**** INPUT ROWS

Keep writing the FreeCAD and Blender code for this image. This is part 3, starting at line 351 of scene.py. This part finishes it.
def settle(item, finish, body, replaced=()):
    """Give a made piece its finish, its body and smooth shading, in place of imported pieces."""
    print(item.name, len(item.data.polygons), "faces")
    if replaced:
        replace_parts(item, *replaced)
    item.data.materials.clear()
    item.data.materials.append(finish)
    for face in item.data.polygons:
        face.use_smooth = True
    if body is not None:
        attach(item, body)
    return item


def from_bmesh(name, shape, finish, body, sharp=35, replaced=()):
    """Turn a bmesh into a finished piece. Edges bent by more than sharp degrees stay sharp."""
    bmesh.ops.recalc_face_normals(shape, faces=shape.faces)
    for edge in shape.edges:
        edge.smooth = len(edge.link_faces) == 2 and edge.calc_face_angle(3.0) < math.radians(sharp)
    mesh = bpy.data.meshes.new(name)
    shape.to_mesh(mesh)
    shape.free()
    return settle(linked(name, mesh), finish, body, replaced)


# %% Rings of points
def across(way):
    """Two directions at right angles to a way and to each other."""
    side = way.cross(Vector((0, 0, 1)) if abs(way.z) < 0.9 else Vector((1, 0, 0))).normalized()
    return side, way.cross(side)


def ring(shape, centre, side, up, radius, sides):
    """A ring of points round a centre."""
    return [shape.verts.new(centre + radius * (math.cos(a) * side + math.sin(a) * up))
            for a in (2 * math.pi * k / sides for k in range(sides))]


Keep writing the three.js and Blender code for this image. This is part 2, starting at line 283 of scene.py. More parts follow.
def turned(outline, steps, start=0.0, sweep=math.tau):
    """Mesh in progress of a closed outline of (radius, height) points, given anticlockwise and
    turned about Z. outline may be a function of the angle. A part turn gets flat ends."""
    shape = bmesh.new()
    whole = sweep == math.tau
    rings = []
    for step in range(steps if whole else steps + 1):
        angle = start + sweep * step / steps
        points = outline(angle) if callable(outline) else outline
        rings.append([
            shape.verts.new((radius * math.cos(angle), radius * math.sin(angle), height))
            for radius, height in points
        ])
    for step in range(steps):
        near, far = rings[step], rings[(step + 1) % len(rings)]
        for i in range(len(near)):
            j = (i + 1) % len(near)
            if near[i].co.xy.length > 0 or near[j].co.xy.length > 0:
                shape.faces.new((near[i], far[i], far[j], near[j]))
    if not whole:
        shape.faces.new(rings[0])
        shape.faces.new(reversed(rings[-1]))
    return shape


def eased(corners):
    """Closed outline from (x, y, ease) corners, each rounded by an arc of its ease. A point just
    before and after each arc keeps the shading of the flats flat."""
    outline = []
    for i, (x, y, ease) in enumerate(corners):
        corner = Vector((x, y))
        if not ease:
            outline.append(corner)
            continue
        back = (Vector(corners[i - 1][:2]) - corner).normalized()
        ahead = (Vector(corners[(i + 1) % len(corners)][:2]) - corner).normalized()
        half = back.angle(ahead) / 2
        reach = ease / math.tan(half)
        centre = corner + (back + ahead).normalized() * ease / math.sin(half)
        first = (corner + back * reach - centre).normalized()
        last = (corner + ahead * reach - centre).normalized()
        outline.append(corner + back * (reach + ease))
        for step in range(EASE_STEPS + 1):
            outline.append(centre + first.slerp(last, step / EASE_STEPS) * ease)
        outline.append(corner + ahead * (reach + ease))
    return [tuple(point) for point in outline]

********

◆ STATED TASK
Give again the run of lines that opens at the line with "attach(item, body)" and closes at the line with "return side, way.cross(side)", exactly, and only that run.

◆ COMPLETE RESPONSE
        attach(item, body)
    return item


def from_bmesh(name, shape, finish, body, sharp=35, replaced=()):
    """Turn a bmesh into a finished piece. Edges bent by more than sharp degrees stay sharp."""
    bmesh.ops.recalc_face_normals(shape, faces=shape.faces)
    for edge in shape.edges:
        edge.smooth = len(edge.link_faces) == 2 and edge.calc_face_angle(3.0) < math.radians(sharp)
    mesh = bpy.data.meshes.new(name)
    shape.to_mesh(mesh)
    shape.free()
    return settle(linked(name, mesh), finish, body, replaced)


# %% Rings of points
def across(way):
    """Two directions at right angles to a way and to each other."""
    side = way.cross(Vector((0, 0, 1)) if abs(way.z) < 0.9 else Vector((1, 0, 0))).normalized()
    return side, way.cross(side)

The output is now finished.